Tzedek Chicago, FOTONNA Advisory Council Member


Planting Trees of Hope with the Nassars

Your response this past December to our invitation to “plant trees of hope” in this dark and difficult time has been overwhelming.  We thank you from the depths of our hearts.  Daoud has purchased trees, and waits only for the end of the rains to begin planting.

We invite you now to consider another step.  We have been encouraged to hear in the past few weeks that “solidarity groups” are forming in various parts of the US and around the world with the hopes of travelling to Palestine to stand in support of their Palestinian partners.   If you know of such a “pilgrimage” coming together in your area, could you, or someone you know make the trip, visit the farm and help in the planting of trees?

And, yes, we will ask even more of you.   As the weather warms, the family will spend more time at the farm, and having volunteers with them is important.  The visibility of people living on and working the land make

s a clear and visible statement:  Palestinians are here, and intend to stay!   Can you, or someone you know volunteer at the farm for two or three weeks?

Living in community on the farm provides encouragement to continue our journey living from faith, hope and love.
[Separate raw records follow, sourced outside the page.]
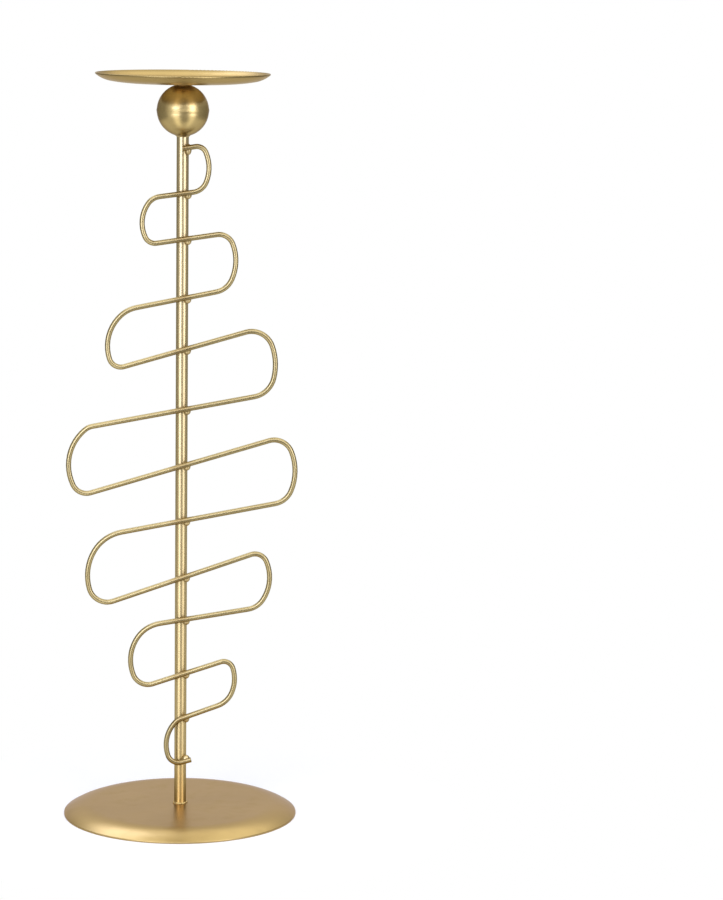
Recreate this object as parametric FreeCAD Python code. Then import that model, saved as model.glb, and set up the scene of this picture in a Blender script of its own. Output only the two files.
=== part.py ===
import FreeCAD, Part
import math
import os

# Pillar candle holder: a pressed base, a tube stem, a ball, a shallow dish, and one long
# wire bent from side to side and welded across the front of the stem.
# Lengths are millimetres and angles are degrees. The origin is the middle of the base's
# underside, +Z is up, and the wire lies in front of the stem, towards -Y.

# Whole holder
RIM_HEIGHT = 433.9              # floor to the dish's rim

# Base, a disc pressed from sheet and open below
BASE_DIAMETER = 136.4
BASE_HEIGHT = 5.85              # floor to the flat middle of its top
BASE_SHEET = 1.2
BASE_SWEEP_RADIUS = 29.5        # the rim turns down on this radius
BASE_LAND = 0.8                 # flat ground under the rim, which it stands on
BASE_EDGE_RADIUS = 0.3

# Stem, a straight tube from the base to the dish
STEM_DIAMETER = 7.0
STEM_WALL = 1.0
STEM_CLEARANCE = 0.1            # round the tube in each hole it passes through

# Ball, two halves pressed from sheet and welded at the middle
BALL_DIAMETER = 29.8
BALL_SHEET = 1.0
BALL_TO_DISH_GAP = 0.4          # filled by the bead round the stem
SEAM_GAP = 0.5                  # between the two halves
SEAM_WIDTH = 3.0                # the weld's ridge over the seam
SEAM_RIDGE = 0.2                # how far its crest stands out of the ball

# Dish, a shallow saucer spun from sheet
DISH_DIAMETER = 100.0
DISH_DEPTH = 5.9                # rim to the flat of its underside
DISH_SHEET = 1.0
DISH_FLAT_DIAMETER = 54.0       # where a candle sits
DISH_WALL_RADIUS = 17.0         # the wall curls up on this radius
DISH_WALL_SLOPE = 40.0          # the wall's slope at the rim

# Wire, one length bent in a flat serpentine
WIRE_DIAMETER = 3.0
WIRE_REACH = 66.1               # stem axis to the wire's axis at the widest bend
WIRE_TOP_GAP = 6.6              # underside of the ball to the highest run, at the stem
WIRE_FOOT_GAP = 25.35           # top of the base to the lowest run, at the stem
WIRE_STEM_GAP = 0.05            # between the wire and the stem, at each crossing
WIRE_TOP_START = 0.3            # stem axis to the cut end of the highest run
WIRE_FOOT_END = 6.6             # stem axis to the cut end of the lowest run

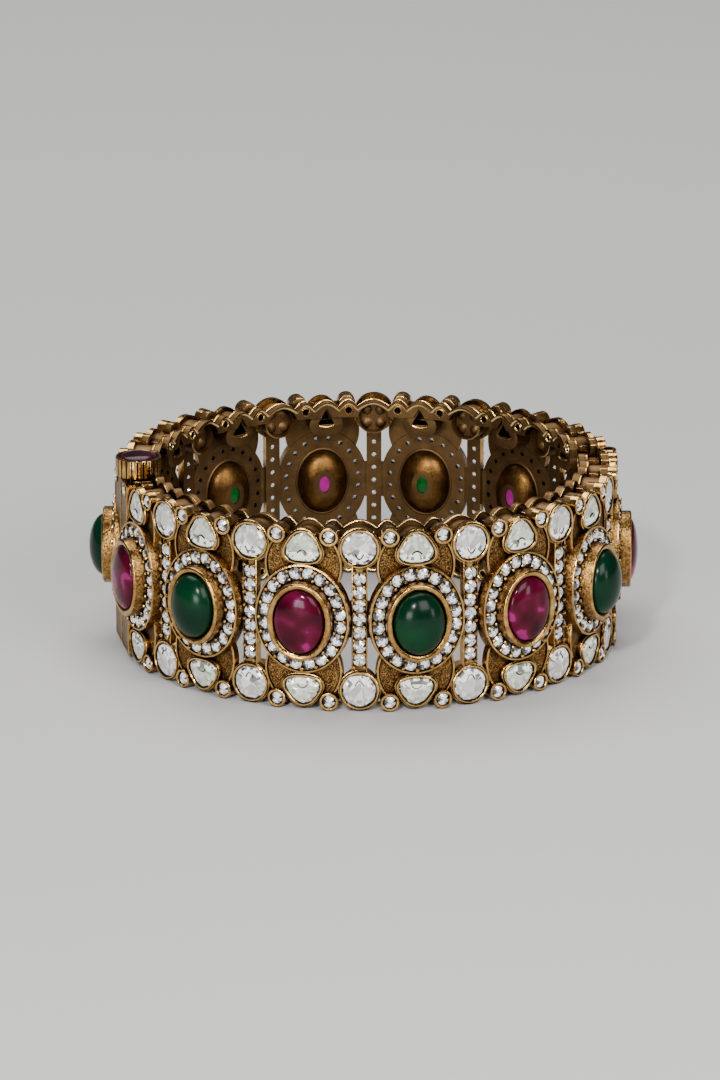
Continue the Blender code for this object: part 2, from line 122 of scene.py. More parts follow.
def newMaterial(name):
    material = bpy.data.materials.new(name)
    material.use_nodes = True
    tree = material.node_tree
    where = addNode(tree, "ShaderNodeTexCoord").outputs["Object"]
    return material, tree, tree.nodes["Principled BSDF"], where


# shares that hold for every finish of the gold
gold = {
    "edgeFrom": 0.45, "edgeTo": 0.95, "grainFrom": 0.3, "grainTo": 0.7, "stainDetail": 4, "grainDetail": 3,
}


def goldFinish(name, look):
    # Brass with antique gold plating: worn bright on its edges, brown oxide left in the hollows
    material, tree, shader, where = newMaterial(name)
    stain = addNoise(tree, where, look["stainSize"], gold["stainDetail"])
    grain = addNoise(tree, where, look["grainSize"], gold["grainDetail"])
    mottle = addNode(tree, "ShaderNodeMix", {}, {0: look["grainShare"], 2: stain, 3: grain})
    tone = addRamp(tree, mottle.outputs[0], look["tones"])
    edges = addNode(
        tree, "ShaderNodeAmbientOcclusion", {"samples": 6, "inside": True, "only_local": True},
        {"Distance": look["wearReach"] * mm},
    )
    wear = addNode(tree, "ShaderNodeMapRange", {}, {
        "Value": edges.outputs["AO"], "From Min": gold["edgeFrom"], "From Max": gold["edgeTo"],
        "To Min": 1, "To Max": 0,
    })
    worn = mixColours(tree, wear.outputs[0], tone, linear(look["worn"]))
    hollows = addNode(
        tree, "ShaderNodeAmbientOcclusion", {"samples": 8}, {"Distance": look["hollowReach"] * mm}
    )
    depth = addNode(tree, "ShaderNodeMapRange", {}, {
        "Value": hollows.outputs["AO"], "From Min": look["hollowFrom"], "From Max": look["hollowTo"],
    })
    rough = addNode(tree, "ShaderNodeMapRange", {}, {
        "Value": grain, "From Min": gold["grainFrom"], "From Max": gold["grainTo"],
        "To Min": look["roughness"] - look["unevenness"], "To Max": look["roughness"] + look["unevenness"],
    })
    bump = addNode(tree, "ShaderNodeBump", {}, {
        "Height": grain, "Strength": look["bump"], "Distance": look["grainSize"] * mm * 0.5,
    })
    colour = mixColours(tree, depth.outputs[0], linear(look["oxide"]), worn)
    fillInputs(tree, shader, {
        "Base Color": colour, "Roughness": rough.outputs[0], "Normal": bump.outputs[0], "Metallic": 1,
    })
    return material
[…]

Be in touch with Daoud directly at  https://tentofnations.com/volunteer/ to inquire about volunteering.

Beth Moore

FOTONNA Tour Planning and Finance Co-Director


We are Grateful to be on the FOTONNA road with you!

Thank you for all the ways that you are leaning into the wind, walking with the
Nassars on their “journey for justice with faith, love, and hope in action.”

Daoud wants you to know that he and his family deeply appreciate your
expressions of concern and care; they are physically safe and continue to
care for the farm. In this season of turmoil and devastation, he asks for your
continued prayers for all God’s children of Israel and Palestine.